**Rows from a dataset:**
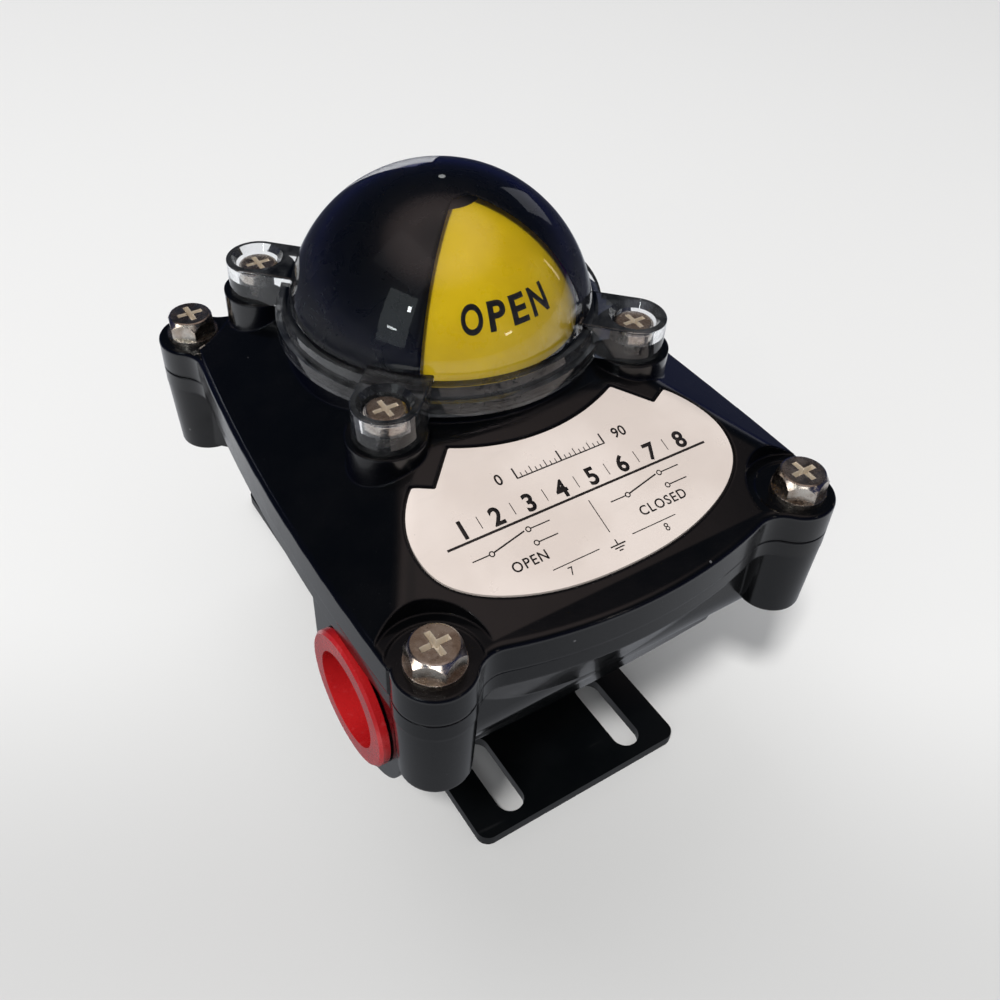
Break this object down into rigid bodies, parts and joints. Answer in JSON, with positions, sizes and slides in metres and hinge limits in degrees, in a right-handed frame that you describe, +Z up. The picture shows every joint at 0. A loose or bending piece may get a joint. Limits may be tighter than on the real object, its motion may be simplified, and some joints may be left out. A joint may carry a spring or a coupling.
{
  "type": "valve limit switch box",
  "caption": "Rotary valve limit switch box: black cast housing with clear dome position indicator, cable entries, label plate and steel mounting bracket.",
  "frame": {"origin": "centre of the shaft's round end, at the shoulder that rests on the actuator pinion, 20 mm above the undersides of the bracket feet", "axes": "+Z up along the shaft, -Y towards the label end, +X to the right seen from the label end"},
  "size_m": [0.0893, 0.1274, 0.1129],
  "materials": {
    "black_coat": "gloss powder coat on die-cast aluminium",
    "bracket_black": "satin black coated steel sheet",
    "zinc_screw": "zinc plated",
    "seal_rubber": "black nitrile",
    "bush_bronze": "sintered bronze",
    "shaft_steel": "turned stainless steel",
    "spring_steel": "spring steel",
    "cam_red": "moulded acetal",
    "cam_yellow": "moulded acetal",
    "white_plastic": "moulded nylon",
    "zinc_plate": "zinc plated sheet",
    "switch_black": "moulded phenolic",
    "tab_brass": "stamped brass",
    "terminal_grey": "moulded polyamide",
    "earth_brass": "turned brass",
    "wire_black": "insulated wire",
    "wire_blue": "insulated wire",
    "wire_red": "insulated wire",
    "plug_red": "moulded polyethylene",
    "label_silver": "printed satin foil",
    "bolt_nickel": "nickel plated steel",
    "dome_clear": "clear moulded polycarbonate",
    "mask_black": "gloss black skin",
    "spindle_black": "moulded plastic",
    "sector_yellow": "moulded plastic, printed word",
    "sector_red": "moulded plastic, printed word"
  },
  "bodies": {
    "base": {"housing_body": "black_coat", "mounting_bracket": "bracket_black", "bracket_screws": "zinc_screw", "bracket_spring_washers": "zinc_screw", "cover_gasket": "seal_rubber", "shaft_seal": "seal_rubber", "shaft_bush": "bush_bronze", "switch_carrier": "zinc_plate", "switch_carrier_screws": "zinc_screw", "switch_case_lower": "switch_black", "switch_case_upper": "switch_black", "switch_tabs_lower": "tab_brass", "switch_tabs_upper": "tab_brass", "lever_pin_lower": "shaft_steel", "lever_pin_upper": "shaft_steel", "switch_spacers": "white_plastic", "switch_screws": "zinc_screw", "terminal_block": "terminal_grey", "terminal_screws": "zinc_screw", "terminal_block_screws": "zinc_screw", "earth_screw": "earth_brass", "wire_lower_1": "wire_black", "wire_lower_2": "wire_blue", "wire_lower_3": "wire_red", "wire_upper_1": "wire_black", "wire_upper_2": "wire_blue", "wire_upper_3": "wire_red"},
    "shaft": {"main_shaft": "shaft_steel", "shaft_circlip": "spring_steel", "cam_clip": "spring_steel", "cam_lower": "cam_red", "cam_upper": "cam_yellow", "cam_spacer": "white_plastic", "cam_spring": "spring_steel"},
    "cover": {"cover": "black_coat", "label_plate": "label_silver", "dome_gasket": "seal_rubber", "spindle_bush": "bush_bronze", "cover_bolt_washers": "bolt_nickel", "cover_bolts": "bolt_nickel", "bolt_retainers": "white_plastic", "dome": "dome_clear", "dome_screws": "bolt_nickel", "dome_mask": "mask_black"},
    "indicator": {"indicator_spindle": "spindle_black", "indicator_open": "sector_yellow", "indicator_closed": "sector_red", "indicator_cap": "spindle_black"},
    "lever_lower": {"lever_lower": "spring_steel", "roller_pin_lower": "shaft_steel"},
    "lever_upper": {"lever_upper": "spring_steel", "roller_pin_upper": "shaft_steel"},
    "roller_lower": {"roller_lower": "white_plastic"},
    "roller_upper": {"roller_upper": "white_plastic"},
    "plunger_lower": {"plunger_lower": "cam_red"},
    "plunger_upper": {"plunger_upper": "cam_red"},
    "plug": {"entry_plug": "plug_red"}
  },
  "joints": [
    {"name": "shaft_turn", "type": "hinge", "parent": "base", "child": "shaft", "pos_m": [0, 0, 0], "axis": [0, 0, -1], "range_deg": [0, 90]},
    {"name": "cover_lift", "type": "slide", "parent": "base", "child": "cover", "axis": [0, 0, 1], "range_m": [0, 0.075]},
    {"name": "indicator_turn", "type": "hinge", "parent": "cover", "child": "indicator", "pos_m": [0, 0, 0.0644], "axis": [0, 0, -1], "range_deg": [0, 90]},
    {"name": "lever_lower_swing", "type": "hinge", "parent": "base", "child": "lever_lower", "pos_m": [0.0085, 0.0122, 0.0266], "axis": [0, 0, 1], "range_deg": [0, 8.3]},
    {"name": "lever_upper_swing", "type": "hinge", "parent": "base", "child": "lever_upper", "pos_m": [0.0085, 0.0122, 0.0356], "axis": [0, 0, -1], "range_deg": [0, 8.3]},
    {"name": "roller_lower_spin", "type": "hinge", "parent": "lever_lower", "child": "roller_lower", "pos_m": [-0.006, 0.00958, 0.0266], "axis": [0, 0, 1], "continuous": true},
    {"name": "roller_upper_spin", "type": "hinge", "parent": "lever_upper", "child": "roller_upper", "pos_m": [-0.00547, 0.00752, 0.0356], "axis": [0, 0, 1], "continuous": true},
    {"name": "plunger_lower_stroke", "type": "slide", "parent": "base", "child": "plunger_lower", "axis": [0, -1, 0], "range_m": [0, 0.00092]},
    {"name": "plunger_upper_stroke", "type": "slide", "parent": "base", "child": "plunger_upper", "axis": [0, 1, 0], "range_m": [0, 0.00092]},
    {"name": "plug_pull", "type": "slide", "parent": "base", "child": "plug", "axis": [-1, 0, 0], "range_m": [0, 0.025]}
  ],
  "couplings": [
    {"joint": "indicator_turn", "follows": "shaft_turn", "ratio": 1},
    {"joint": "lever_lower_swing", "follows": "shaft_turn", "ratio": 0.091784},
    {"joint": "lever_upper_swing", "follows": "shaft_turn", "ratio": 0.091784},
    {"joint": "plunger_lower_stroke", "follows": "shaft_turn", "m_per_rad": 0.00058085},
    {"joint": "plunger_upper_stroke", "follows": "shaft_turn", "m_per_rad": 0.00058085}
  ]
}
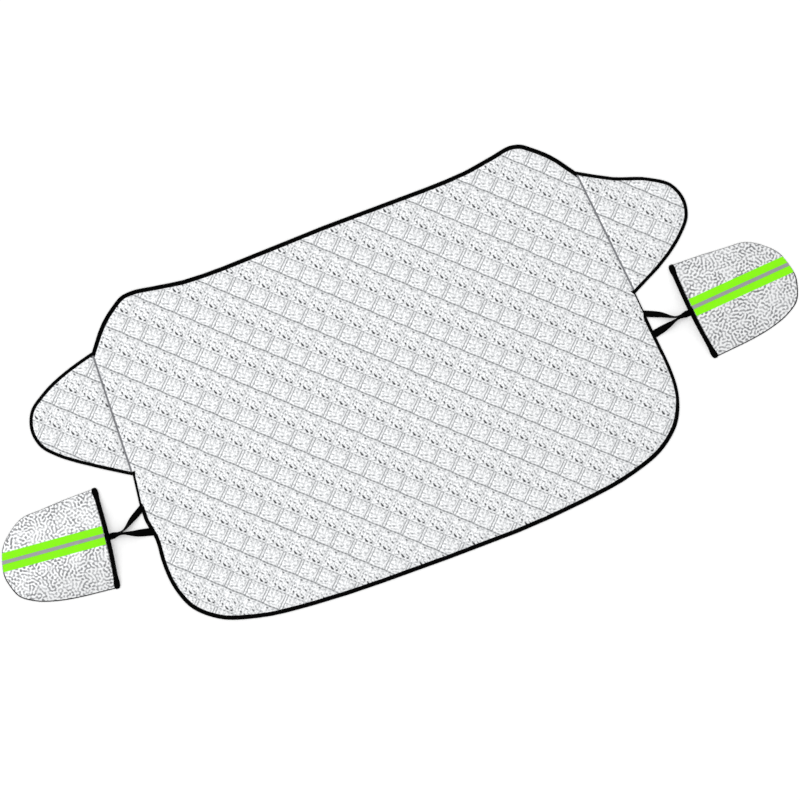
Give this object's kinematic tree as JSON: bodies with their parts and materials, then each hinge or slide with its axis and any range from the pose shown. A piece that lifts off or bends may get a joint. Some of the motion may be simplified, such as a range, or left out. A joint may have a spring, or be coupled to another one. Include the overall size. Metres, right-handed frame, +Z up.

**What is expected:** Reproduce the full listing word for word.

**Reply:**
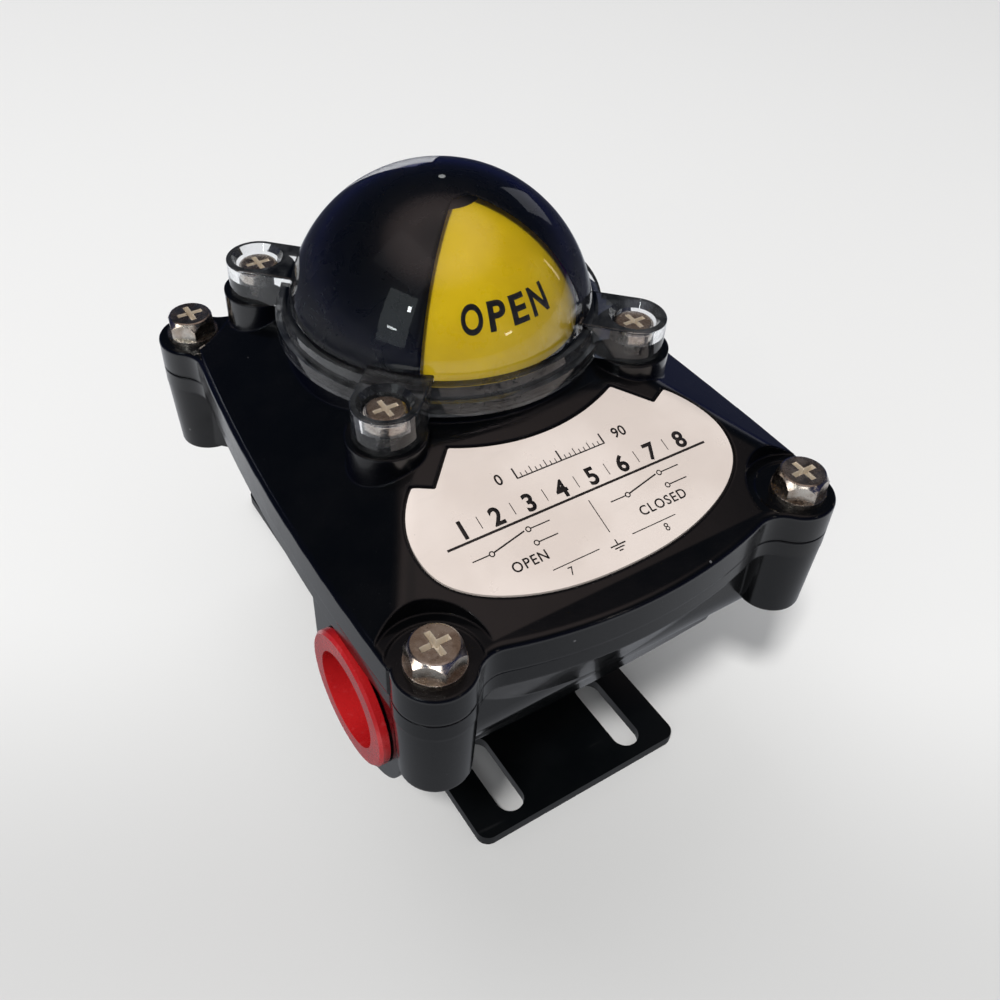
Break this object down into rigid bodies, parts and joints. Answer in JSON, with positions, sizes and slides in metres and hinge limits in degrees, in a right-handed frame that you describe, +Z up. The picture shows every joint at 0. A loose or bending piece may get a joint. Limits may be tighter than on the real object, its motion may be simplified, and some joints may be left out. A joint may carry a spring or a coupling.
{
  "type": "valve limit switch box",
  "caption": "Rotary valve limit switch box: black cast housing with clear dome position indicator, cable entries, label plate and steel mounting bracket.",
  "frame": {"origin": "centre of the shaft's round end, at the shoulder that rests on the actuator pinion, 20 mm above the undersides of the bracket feet", "axes": "+Z up along the shaft, -Y towards the label end, +X to the right seen from the label end"},
  "size_m": [0.0893, 0.1274, 0.1129],
  "materials": {
    "black_coat": "gloss powder coat on die-cast aluminium",
    "bracket_black": "satin black coated steel sheet",
    "zinc_screw": "zinc plated",
    "seal_rubber": "black nitrile",
    "bush_bronze": "sintered bronze",
    "shaft_steel": "turned stainless steel",
    "spring_steel": "spring steel",
    "cam_red": "moulded acetal",
    "cam_yellow": "moulded acetal",
    "white_plastic": "moulded nylon",
    "zinc_plate": "zinc plated sheet",
    "switch_black": "moulded phenolic",
    "tab_brass": "stamped brass",
    "terminal_grey": "moulded polyamide",
    "earth_brass": "turned brass",
    "wire_black": "insulated wire",
    "wire_blue": "insulated wire",
    "wire_red": "insulated wire",
    "plug_red": "moulded polyethylene",
    "label_silver": "printed satin foil",
    "bolt_nickel": "nickel plated steel",
    "dome_clear": "clear moulded polycarbonate",
    "mask_black": "gloss black skin",
    "spindle_black": "moulded plastic",
    "sector_yellow": "moulded plastic, printed word",
    "sector_red": "moulded plastic, printed word"
  },
  "bodies": {
    "base": {"housing_body": "black_coat", "mounting_bracket": "bracket_black", "bracket_screws": "zinc_screw", "bracket_spring_washers": "zinc_screw", "cover_gasket": "seal_rubber", "shaft_seal": "seal_rubber", "shaft_bush": "bush_bronze", "switch_carrier": "zinc_plate", "switch_carrier_screws": "zinc_screw", "switch_case_lower": "switch_black", "switch_case_upper": "switch_black", "switch_tabs_lower": "tab_brass", "switch_tabs_upper": "tab_brass", "lever_pin_lower": "shaft_steel", "lever_pin_upper": "shaft_steel", "switch_spacers": "white_plastic", "switch_screws": "zinc_screw", "terminal_block": "terminal_grey", "terminal_screws": "zinc_screw", "terminal_block_screws": "zinc_screw", "earth_screw": "earth_brass", "wire_lower_1": "wire_black", "wire_lower_2": "wire_blue", "wire_lower_3": "wire_red", "wire_upper_1": "wire_black", "wire_upper_2": "wire_blue", "wire_upper_3": "wire_red"},
    "shaft": {"main_shaft": "shaft_steel", "shaft_circlip": "spring_steel", "cam_clip": "spring_steel", "cam_lower": "cam_red", "cam_upper": "cam_yellow", "cam_spacer": "white_plastic", "cam_spring": "spring_steel"},
    "cover": {"cover": "black_coat", "label_plate": "label_silver", "dome_gasket": "seal_rubber", "spindle_bush": "bush_bronze", "cover_bolt_washers": "bolt_nickel", "cover_bolts": "bolt_nickel", "bolt_retainers": "white_plastic", "dome": "dome_clear", "dome_screws": "bolt_nickel", "dome_mask": "mask_black"},
    "indicator": {"indicator_spindle": "spindle_black", "indicator_open": "sector_yellow", "indicator_closed": "sector_red", "indicator_cap": "spindle_black"},
    "lever_lower": {"lever_lower": "spring_steel", "roller_pin_lower": "shaft_steel"},
    "lever_upper": {"lever_upper": "spring_steel", "roller_pin_upper": "shaft_steel"},
    "roller_lower": {"roller_lower": "white_plastic"},
    "roller_upper": {"roller_upper": "white_plastic"},
    "plunger_lower": {"plunger_lower": "cam_red"},
    "plunger_upper": {"plunger_upper": "cam_red"},
    "plug": {"entry_plug": "plug_red"}
  },
  "joints": [
    {"name": "shaft_turn", "type": "hinge", "parent": "base", "child": "shaft", "pos_m": [0, 0, 0], "axis": [0, 0, -1], "range_deg": [0, 90]},
    {"name": "cover_lift", "type": "slide", "parent": "base", "child": "cover", "axis": [0, 0, 1], "range_m": [0, 0.075]},
    {"name": "indicator_turn", "type": "hinge", "parent": "cover", "child": "indicator", "pos_m": [0, 0, 0.0644], "axis": [0, 0, -1], "range_deg": [0, 90]},
    {"name": "lever_lower_swing", "type": "hinge", "parent": "base", "child": "lever_lower", "pos_m": [0.0085, 0.0122, 0.0266], "axis": [0, 0, 1], "range_deg": [0, 8.3]},
    {"name": "lever_upper_swing", "type": "hinge", "parent": "base", "child": "lever_upper", "pos_m": [0.0085, 0.0122, 0.0356], "axis": [0, 0, -1], "range_deg": [0, 8.3]},
    {"name": "roller_lower_spin", "type": "hinge", "parent": "lever_lower", "child": "roller_lower", "pos_m": [-0.006, 0.00958, 0.0266], "axis": [0, 0, 1], "continuous": true},
    {"name": "roller_upper_spin", "type": "hinge", "parent": "lever_upper", "child": "roller_upper", "pos_m": [-0.00547, 0.00752, 0.0356], "axis": [0, 0, 1], "continuous": true},
    {"name": "plunger_lower_stroke", "type": "slide", "parent": "base", "child": "plunger_lower", "axis": [0, -1, 0], "range_m": [0, 0.00092]},
    {"name": "plunger_upper_stroke", "type": "slide", "parent": "base", "child": "plunger_upper", "axis": [0, 1, 0], "range_m": [0, 0.00092]},
    {"name": "plug_pull", "type": "slide", "parent": "base", "child": "plug", "axis": [-1, 0, 0], "range_m": [0, 0.025]}
  ],
  "couplings": [
    {"joint": "indicator_turn", "follows": "shaft_turn", "ratio": 1},
    {"joint": "lever_lower_swing", "follows": "shaft_turn", "ratio": 0.091784},
    {"joint": "lever_upper_swing", "follows": "shaft_turn", "ratio": 0.091784},
    {"joint": "plunger_lower_stroke", "follows": "shaft_turn", "m_per_rad": 0.00058085},
    {"joint": "plunger_upper_stroke", "follows": "shaft_turn", "m_per_rad": 0.00058085}
  ]
}
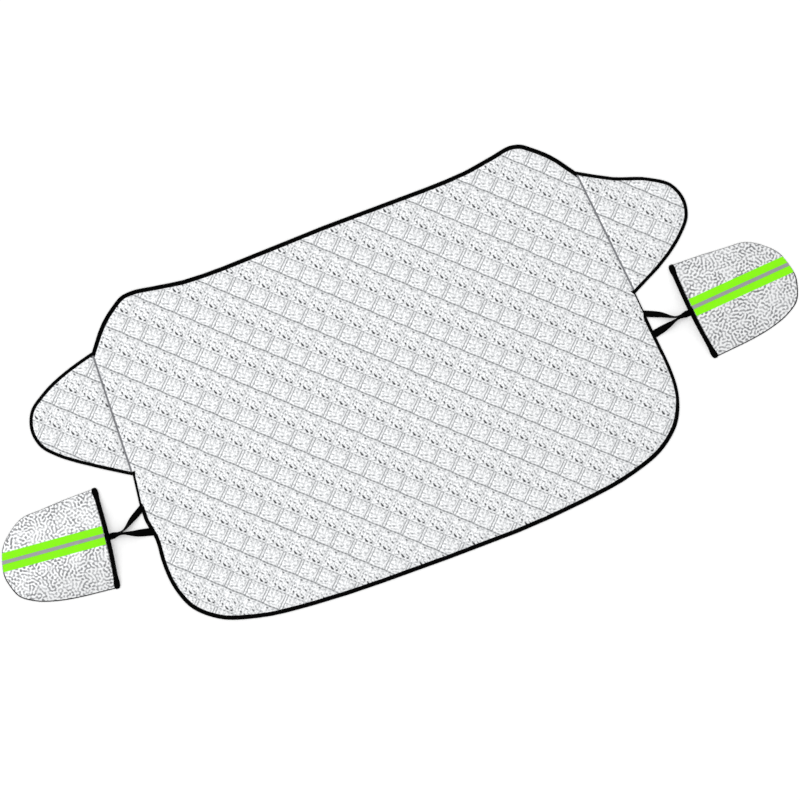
Give this object's kinematic tree as JSON: bodies with their parts and materials, then each hinge or slide with its axis and any range from the pose shown. A piece that lifts off or bends may get a joint. Some of the motion may be simplified, such as a range, or left out. A joint may have a spring, or be coupled to another one. Include the overall size. Metres, right-handed frame, +Z up.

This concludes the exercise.